'Darbelerde Harbiyeli Olmak'
Talebeliğimizde Prof. Dr. Hamdi Ragıp Atademir'in tercümesi Andre Joussain'nin "İhtilâllerin Kanunu" kitabı uzun süre elimdeydi.
Mütercimin ismini yazardan öne aldım. Memleketimizin yetiştirdiği önemli bir felsefeci. Ve darbe kurbanı. 1954-1960 yılları arasında Demokrat Parti'den milletvekili idi. 27 Mayıs Darbesi'nden sonra tutuklandı ve 2,5 yıl hapis yattı. Sonra üniversiteye döndü.
Hocanın üslûbundan olacak, çeviri biraz karmaşık. Yine döne döne okuduk. Sonra daha birçok darbe kitabı okuma sırasına girdi.
Darbenin ne getirdiğini ne götürdüğünü anlayabilmek için darbeleri iyi tahlil etmeliyiz ve hiçbir surette umut bağlamamalıyız.
"Darbelerde Harbiyeli Olmak", M. Halistin Kukul'un hatıraları (Pankuş yayınları, 197 s.). Dili akıcı. Bir solukta okuyorsunuz.
M. Halistin Kukul, Atatürk Üniversitesi'nde Fransız Dili ve Edebiyatı'nı bitirdi. Üniversitede ders verdi. Daha önce, 1961'de, Kara Harp Okulu'na girmiş, 21 Mayıs 1963't darbe teşebbüsünde okuldan atılmıştı. Halistin Kukul, şiirler, manzum destanlar, hikâye, tiyatro, inceleme kitapları yayınladı.
Hatıralarını nasıl yazdığını onun kaleminden okuyacağız:
"Jandarma Kurmay Albay Mustafa Önsel bana telefon ettiğinde -her gün hatırımda olup da bir türlü mevzuya giremediğim değil, girmek istemediğim- öğrenci olarak bizzat içinde bulunduğum 22 Şubat 1962 ve 21 Mayıs 1963 hadiseleri zihnimde yeniden canlanmış oldu.

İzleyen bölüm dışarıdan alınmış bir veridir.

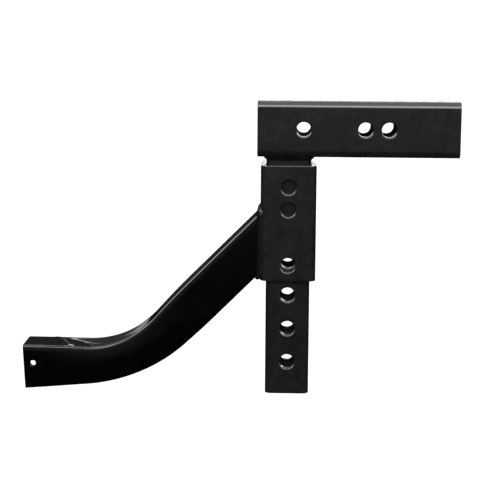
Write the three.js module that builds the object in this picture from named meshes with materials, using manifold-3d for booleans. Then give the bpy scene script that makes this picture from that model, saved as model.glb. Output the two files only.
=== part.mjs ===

Dedi ki: 'Şu anda Ankara'dayım. Birkaç güne kadar kitap fuarına katılmak için Samsun'a geleceğim. Bana birkaç saatinizi ayırabilir misiniz?' (...) 25 Şubat 2017 Cumartesi günü akşamı, kitap fuarından sonra bir pastanede sohbete daldık.
Ondokuz Mayıs Üniversitesi Tarih Bölümü Öğretim Üyesi Prof. Dr. İbrahim Tellioğlu da bizimle beraberdi. (...)
Mustafa Önsel'le aynı köydeniz: Trabzon-Beşikdüzü/Vardallı Köyü. (…) Tabiî ki Önsel, Harbiye'de benden çok sonraydı. Kendisini, büyük iftiralara maruz kalıp hapse girdiği zaman dayısı ve gençlik arkadaşım olan Eczacı Hayrettin Kalaycı vasıtasıyla tanımış, bu yolla bütün kitaplarını incelemiş ve kitapları hakkında yazılar yazmıştım. (…)
Mustafa Önsel'in görüşme talebinin temelinde, 22 Şubat ve 21 Mayıs'ın olacağını tahmin etmem hiç de zor değildi. Nitekim sohbetimizde, söze bu iki hadiseyle başladı.
Yeni bir kitap hazırlayacağını, bu bilgilerden orada istifade edeceğini ve hatta bu kitabının diğerlerinden çok daha ilgi çekeceğini düşündüğünü söyledi."
Halistin Kukul'un yakın tarihimize ışık tutan bu hatıraları, Mustafa Önsel'in hatırlatmasıyla ortaya çıktığını söyleyebiliriz.
Mustafa Önsel, çok çalışkan. Gadre uğradı. "Balyoz" davasında dört sene tutuklu kaldı. Bütün oyunları ortaya döken kitaplar yayınladı. Kitaplar önümde. Ele alacağız.
Talat Aydemir'in bitmez ihtirası, kendisinin ve yoldaşı Fethi Gürcan'ın hayatına mal olduğu gibi, daha pek çok kişiyi beklemedikleri mecralara sürükledi.
Halistin Kukul, 21 Mayıs 1963 Darbe Teşebbüsü'nde, bir kişinin yaralandığının söylenmesi üzerine darbenin lideri Talat Aydemir'in bizzat ağzından duyduğu şu sözleri naklediyor:
"Biz ihtilal yapıyoruz, çocuk oyuncağı değil, elbette kan akacaktır." (s. 143)
"Darbelerde Harbiyeli Olmak"tan hem ders çıkartıyor hem edebî tat alıyorsunuz.